Serían poco más de las 14 cuando el piloto Samper puso en marcha el gran motor central del avión, que comenzó a deslizarse pesadamente sobre la pista del aeródromo; recorrió así unos cien metros sin conseguir despegar y, en vista de ello, el piloto recurrió a los motores laterales y el ronco gemir de los mismos conmovió el avión.

Carlitos aventuró un chiste bien porteño:

— Che, hermano, este avión es un tranvía Lacroze…

Pero el trimotor no levantaba vuelo, estaba demasiado cargado y llevábamos más de tres mil litros de nafta en los tanques. Cien metros más adelante, otro avión de la misma compañía se disponía a levantar vuelo en una ruta cruzada a la nuestra.

Nuevamente Samper movió las palancas del comando y la máquina, esta vez en forma más violenta y rápida, siguió deslizándose por la pista y a medida que avanzaba aumentaba la velocidad sin despegar ni diez centímetros del suelo…

Se oye la voz de Gardel (los gritos que reflejan ya desesperación):

— ¡Oiga, Che, piloto! ¿Dónde nos lleva? ¿Qué le pasa?

Foto Archivo

Pero Samper no oía ni veía nada, al parecer. El F31 seguía avanzando peligrosamente contra el tanque de gasolina. Veinte metros más adelante, el piloto maniobró desesperadamente con el timón de cola, y el pesado avión, cambiando bruscamente de ruta, se apartó de la pista, y con la velocidad de un rayo embistió al otro avión, que con las hélices batiendo rabiosamente el aire se disponía a partir…

El choque fue horroroso, inenarrable; algo así como si cien quintales de dinamita hubiesen explotado simultáneamente. Yo oí un crujido espantoso y fui lanzado contra una de las paredes de la cabina, al tiempo que un torrente de nafta en llamas inundaba el compartimiento de los pasajeros, los que, desvanecidos, formaban un montón con los escombros y las maletas destrozadas.

¡Fue un instante terrible!

Carlitos, que iba sentado en uno de los primeros asientos de la cabina, estaba inmóvil; lo llamé a gritos, pero no respondió. Estoy seguro que el choque le produjo una conmoción cerebral y murió instantáneamente.
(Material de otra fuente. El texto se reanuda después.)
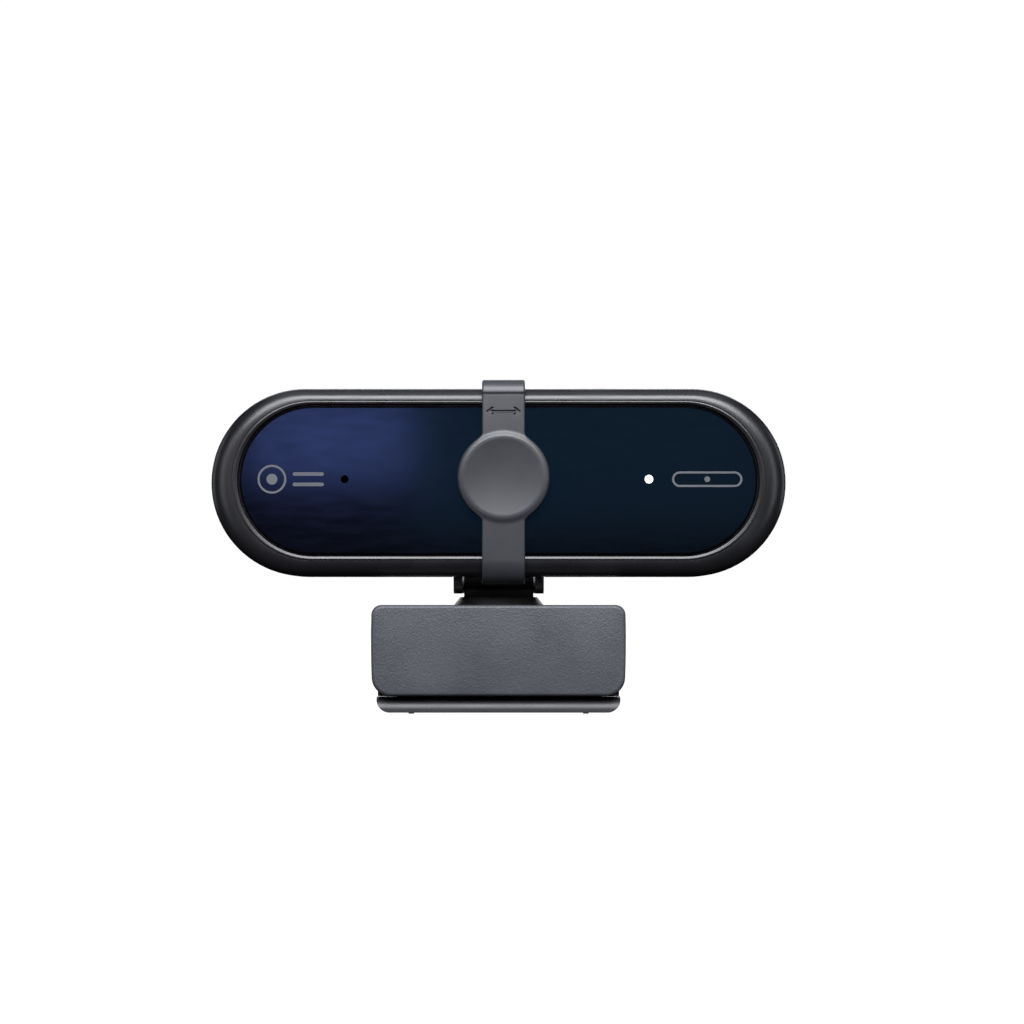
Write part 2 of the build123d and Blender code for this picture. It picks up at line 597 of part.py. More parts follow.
# ---------------------------------------------------------------- clip: bridge and front jaw
BRIDGE_REAR = HINGE_Y - KNUCKLE_R - 0.4
POCKET_R = 5.6
KNUCKLE_IN = KNUCKLE_HALF + 0.3
BRIDGE_EDGE_R = 0.8
PANEL_SCREW_R = 0.8
PANEL_HEAD_R = 1.7
PANEL_HEAD_H = 1.0
PANEL_SCREWS = [(-14.0, 9.2), (14.0, 9.2)]
with BuildPart() as clip_bridge:
    block((-BRIDGE_W / 2, BRIDGE_W / 2), (JAW_FRONT, BRIDGE_REAR), (BRIDGE_BOTTOM, BRIDGE_TOP))
    block((-JAW_W / 2, JAW_W / 2), (JAW_FRONT, JAW_BACK), (JAW_BOTTOM, BRIDGE_BOTTOM))
    inner_corner = clip_bridge.edges().filter_by(Axis.X).filter_by(
        lambda e: abs(e.center().Y - JAW_BACK) < RUNNING and abs(e.center().Z - BRIDGE_BOTTOM) < RUNNING
    )
    fillet(inner_corner, BRIDGE_EDGE_R)
    fillet(clip_bridge.faces().sort_by(Axis.Z)[-1].edges().filter_by(Axis.Y), BRIDGE_EDGE_R)
    for start in (KNUCKLE_IN, -OUTER_KNUCKLE_END):
        end = start + OUTER_KNUCKLE_END - KNUCKLE_IN
        disc_along_x(HINGE_Y, HINGE_Z, KNUCKLE_R, start, end)
        block((start, end), (BRIDGE_REAR, HINGE_Y), (BRIDGE_BOTTOM, HINGE_Z + KNUCKLE_R))
    disc_along_x(HINGE_Y, HINGE_Z, PIN_R, -OUTER_KNUCKLE_END, OUTER_KNUCKLE_END, Mode.SUBTRACT)
    disc_along_z(0, 0, POCKET_R, BRIDGE_BOTTOM, WEB_BOTTOM, Mode.SUBTRACT)
    disc_along_z(0, 0, SHAFT_R + RUNNING, WEB_BOTTOM, BRIDGE_TOP, Mode.SUBTRACT)
    for x, z in PANEL_SCREWS:
        disc_along_y(x, z, PANEL_SCREW_R + CLEAR, JAW_BACK, JAW_FRONT, Mode.SUBTRACT)
        disc_along_y(x, z, PANEL_HEAD_R + CLEAR, JAW_BACK, JAW_BACK - PANEL_HEAD_H, Mode.SUBTRACT)
save(clip_bridge, "clip_bridge")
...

El fuego avanzaba envolviendo todo, todo; yo huía entre las llamas para la parte trasera del avión y al llegar a la cola de la máquina con las manos y los codos conseguí romper los cristales de una ventanilla; el traje me ardía completamente y con horror sentí que el cabello se iba chamuscando.

De pronto, en medio de la hoguera que era el interior de la cabina, oí unos gritos desgarradores, y un cuerpo se irguió de entre las llamas convertido en una tea humana. Era el pobre Riverol hecho una brasa.

— Hermano, sálvame… Aguilar, acordate que tengo ocho hijos…

Su horrendo clamor partía el alma y yo, semiasfixiado por la nafta ardiendo, me arranqué el saco y se lo eché sobre la cabeza, tratando de apagar el fuego que lo calcinaba… ¡Pobre Riverol!

Después… Después… No recuerdo bien lo que pasó; las llamas me bloquearon, estaba sumergido hasta las rodillas en un mar de nafta ardiendo. Hice un supremo esfuerzo e implorando a Dios me arrojé por la ventanilla envuelto en llamas y me desmayé.

Cuando recobré el sentido me encontré sobre el pasto a unos treinta metros de la hoguera que formaban los dos aviones incendiados. Lo primero que atiné fue preguntar por Carlitos, por Barbieri, por Riverol y volví a desmayarme….”

Foto Archivo
José María Aguilar (único sobreviviente)

Cuando hicieron la autopsia a Carlos Gardel encontraron que tenía una bala alojada en un pulmón y de ahí nació la historia de que le habían disparado a bordo de la aeronave en que murió. La realidad es que cuando era joven recibió un balazo que no le pudieron extraer. El “Zorzal Criollo” terminaría sepultado en el cementerio de la Chacarita, en Buenos Aires.